1. Ce processus d’imitation ou de contagion suicidaire est appelé effet Werther en référence au roman de Goethe. En 1982, David Philipps, sociologue américain, a mis en évidence un phénomène de suicide mimétique en étudiant via la presse la hausse du nombre de suicides masculins en Europe, dans les mêmes modalités que le héros (d’un coup de pistolet), après la parution du livre Les Souffrances du jeune Werther (1774) – vu comme une apologie du suicide, l’ouvrage finit même par être interdit dans certains pays, notamment en Allemagne, sous pression du clergé. À rebours de la théorie durkheimienne pure, Philipps y voit alors un lien de causalité via l’idée d’un suicide esthétique, romantique et séduisant pour échapper aux vicissitudes de la vie, loin du tabou de l’époque. Le poids réel d’effets d’imitation et de suggestion est comme toutes les théories : sujette à caution, et certains sociologues et psychologues invoquent des coïncidences, des erreurs de statistiques, ou bien que seuls sont touchés des individus prédisposés, le déclencheur aurait pu être différent, l’effet aurait été le même.
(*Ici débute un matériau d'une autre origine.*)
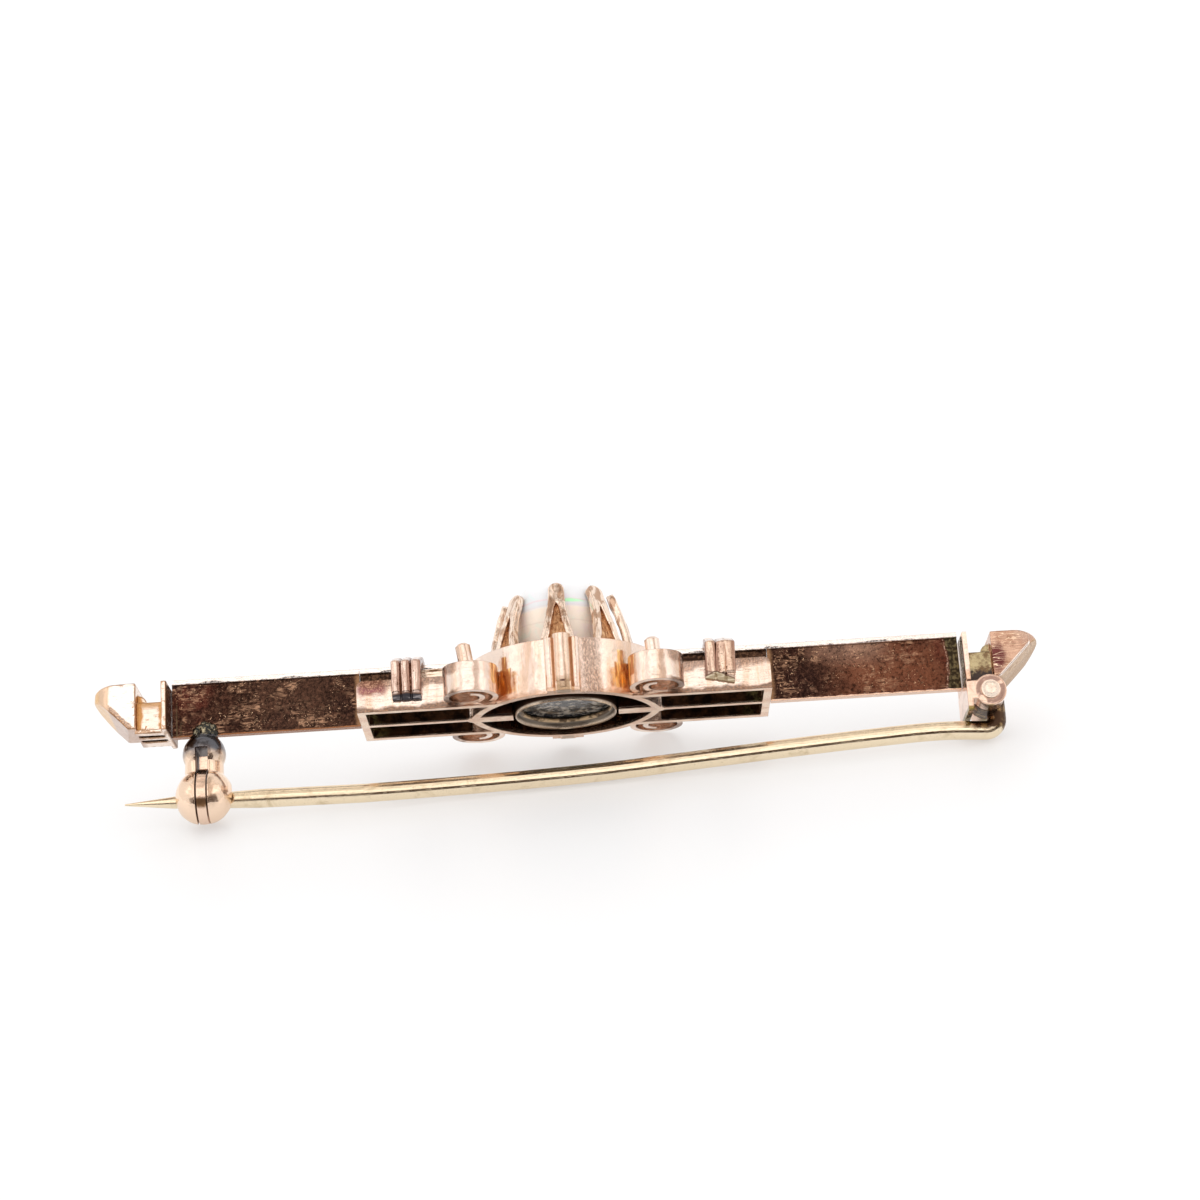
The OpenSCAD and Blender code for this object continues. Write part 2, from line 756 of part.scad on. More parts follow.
module pin_stem() {
    color("gold") at_rest() difference() {
        union() {
            rivet_round(-eye_knuckle_hw, eye_knuckle_hw, knuckle_r);
            sweep_wire(wire_course(), pin_r - wire_inset);
            rod();
        }
        rivet_round(-through / 2, through / 2, pin_bore_r);
    }
}

// A straight cut from the bore out of the back of the catch, which the pin leaves by
module mouth() {
    translate([-through / 2, bore_y - mouth_w / 2, bore_z - through]) cube([through, mouth_w, through]);
}

module along_bore(length, r) {
    translate([-catch_x - length / 2, bore_y, bore_z]) rotate([0, 90, 0]) cylinder(h = length, r = r);
}

// Slit in the ball and the bulb that the sleeve's disc and tab turn in
module slit() {
    translate([-catch_x - slot_w / 2, -through / 2, slit_top - through]) cube([slot_w, through, through]);
}

module catch_housing() {
    color("sandybrown") at_rest() difference() {
        translate([-catch_x, 0, 0]) {
            translate([0, 0, ball_z]) sphere(ball_r);
            translate([0, 0, bulb_z]) sphere(bulb_r);
            translate([0, 0, ball_z + waist_in]) cylinder(h = bulb_z - ball_z - waist_in, r = waist_r);
            translate([0, 0, bulb_z]) cylinder(h = foot_h - bulb_z, r = foot_r);
            for (lump = SOLDER) translate(lump[PLACE]) sphere(lump[SIZE]);
        }
        translate([-through / 2, -blade_t / 2 - seam, -seam]) cube([through, blade_t + 2 * seam, through]);
        slit();
        along_bore(through, sleeve_r + running_gap);
        mouth();
    }
}

module catch_sleeve() {
    color("sandybrown") at_rest() difference() {
        union() {
            along_bore(2 * (ball_r - tube_inset), sleeve_r);
            intersection() {
                translate([-catch_x, 0, ball_z]) sphere(ball_r - disc_recess);
                translate([-catch_x - disc_t / 2, -ball_r, ball_z - ball_r])
                    cube([disc_t, 2 * ball_r, 2 * ball_r]);
            }
            translate([-catch_x - disc_t / 2, bore_y - tab_y - tab_w, bore_z + tab_foot])
                cube([disc_t, tab_w, tab_h]);
        }
        along_bore(through, sleeve_bore_r);
        mouth();
    }
}

bar_left();
bar_right();
gallery_frame();
tie_left();
tie_right();
claw_setting();
opal();
terminal_left();
terminal_right();
hinge_bracket();
hinge_rivet();
pin_stem();
catch_housing();
catch_sleeve();
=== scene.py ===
"""Looks, lights and camera for the bar brooch. Sizes are in millimetres in the jewel's own frame,
X along the bar, Z to the front and the bar's back plane at z = 0, unless a name says otherwise."""
import math

import bpy
from mathutils import Matrix, Vector, noise


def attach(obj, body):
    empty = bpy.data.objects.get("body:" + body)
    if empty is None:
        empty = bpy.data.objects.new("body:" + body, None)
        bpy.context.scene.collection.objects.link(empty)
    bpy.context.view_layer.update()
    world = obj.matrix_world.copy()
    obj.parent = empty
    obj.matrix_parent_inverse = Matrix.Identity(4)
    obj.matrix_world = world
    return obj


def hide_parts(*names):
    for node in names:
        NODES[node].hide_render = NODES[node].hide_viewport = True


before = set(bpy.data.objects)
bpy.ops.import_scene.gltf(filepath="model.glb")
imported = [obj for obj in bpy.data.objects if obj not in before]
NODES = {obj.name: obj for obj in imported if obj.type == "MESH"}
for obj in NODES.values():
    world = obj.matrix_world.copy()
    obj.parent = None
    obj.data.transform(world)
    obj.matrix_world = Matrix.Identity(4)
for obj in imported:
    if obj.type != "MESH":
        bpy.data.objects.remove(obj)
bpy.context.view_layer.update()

# Resting pose, as in the part's source
REST_ROLL, REST_PITCH = -40.36, 2.95
REST_SHIFT = (-0.26, -1.234, 3.3274)
MM = 0.001
TURNED = (Matrix.Rotation(math.radians(REST_ROLL), 4, "X")
          @ Matrix.Rotation(math.radians(REST_PITCH), 4, "Y"))
LAID = Matrix.Translation(Vector(REST_SHIFT) * MM) @ TURNED @ Matrix.Scale(MM, 4)

# Camera: its place, and its turns in degrees from looking square at the bar's long side
CAMERA_AT = (1.562, -139.163, -41.138)
CAMERA_PITCH, CAMERA_YAW, CAMERA_ROLL = 18.859, -0.266, 3.613
LENS, SENSOR = 80.85, 36.0

# Where the camera starts to see, in metres
CLIP_START = 0.01

COLLECTION = bpy.context.scene.collection


class Nodes:
    """A cleared node tree, and short names for the nodes that are added to it."""

    def __init__(self, tree):
        self.tree = tree
        tree.nodes.clear()

    def add(self, kind, **settings):
        """Adds a node and sets its properties."""
        node = self.tree.nodes.new(kind)
        for name, value in settings.items():
            setattr(node, name, value)
        return node

    def link(self, out, into):
        """Links an output to an input."""
        self.tree.links.new(out, into)

    def put(self, into, value):
        """Links a socket, or sets a number or a colour."""
        if isinstance(value, bpy.types.NodeSocket):
            self.link(value, into)
        elif isinstance(value, tuple) and len(value) == 3 and into.type == "RGBA":
            into.default_value = (*value, 1)
        else:
            into.default_value = value

    def math(self, operation, a, b=0.0):
        """An operation on one or two numbers or sockets."""
        node = self.add("ShaderNodeMath", operation=operation)
        self.put(node.inputs[0], a)
        self.put(node.inputs[1], b)
        return node.outputs[0]

    def times(self, first, *rest):
        """The product of masks or numbers, which is 1 where all the masks are 1."""
        for value in rest:
            first = self.math("MULTIPLY", first, value)
        return first

    def plus(self, first, *rest):
        """The sum of numbers or sockets."""
        for value in rest:
            first = self.math("ADD", first, value)
        return first

    def band(self, value, low, high, to_low=0.0, to_high=1.0):
        """Goes smoothly from to_low to to_high as value goes from low to high."""
        node = self.add("ShaderNodeMapRange", interpolation_type="SMOOTHSTEP")
        self.put(node.inputs[0], value)
        for i, v in enumerate((low, high, to_low, to_high)):
            node.inputs[i + 1].default_value = v
        return node.outputs[0]

    def mix(self, share, a, b):
        """Colour a where share is 0 and b where it is 1."""
        node = self.add("ShaderNodeMix", data_type="RGBA")
        self.put(node.inputs[0], share)
        self.put(node.inputs[6], a)
        self.put(node.inputs[7], b)
        return node.outputs[2]

    def noise(self, scale, detail=3.0, roughness=0.55, distortion=0.0, at=None):
        """A soft noise, at given coordinates or else at the finish's place."""
        node = self.add("ShaderNodeTexNoise")
        self.link(at or self.place, node.inputs["Vector"])
        node.inputs["Scale"].default_value = scale
        node.inputs["Detail"].default_value = detail
        node.inputs["Roughness"].default_value = roughness
        node.inputs["Distortion"].default_value = distortion
        return node.outputs[0]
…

2. Rappelons que le sondage aurait lieu en France, en Occident. Car, en Chine, la journaliste Louisa Lim, auteur du livre The People’s Republic of Amnesia, Tiananmen Revisited a fait le test en 2015, présentant la photo de Tank Man dans quatre campus de Pékin : « Sur 100 élèves, seuls 15 ont pu identifier la photo. Les autres se penchèrent, les yeux écarquillés, demandant : “Ça vient de Corée du Sud ?”, “C’est au Kosovo ?” ».

3. https://www.lemonde.fr/societe/article/2019/11/09/un-etudiant-gravement-blesse-apres-s-etre-immole-par-le-feu-devant-le-batiment-du-crous-a-lyon_6018629_3224.html.

4. https://www.lefigaro.fr/faits-divers/paris-demunie-face-a-ses-squatteurs-une-femme-tente-de-s-immoler-par-le-feu-sur-le-parvis-de-la-mairie-20220120. 5. Péguy disait : « Les pères de famille, ces grands aventuriers du monde moderne. » (Charles Péguy, Victor-Marie, comte Hugo, Cahiers de la Quinzaine, XII‑1, 1910, dans Œuvres en prose complètes, Tome III, éditions Gallimard, coll. Bibliothèque de la Pléiade, 1992).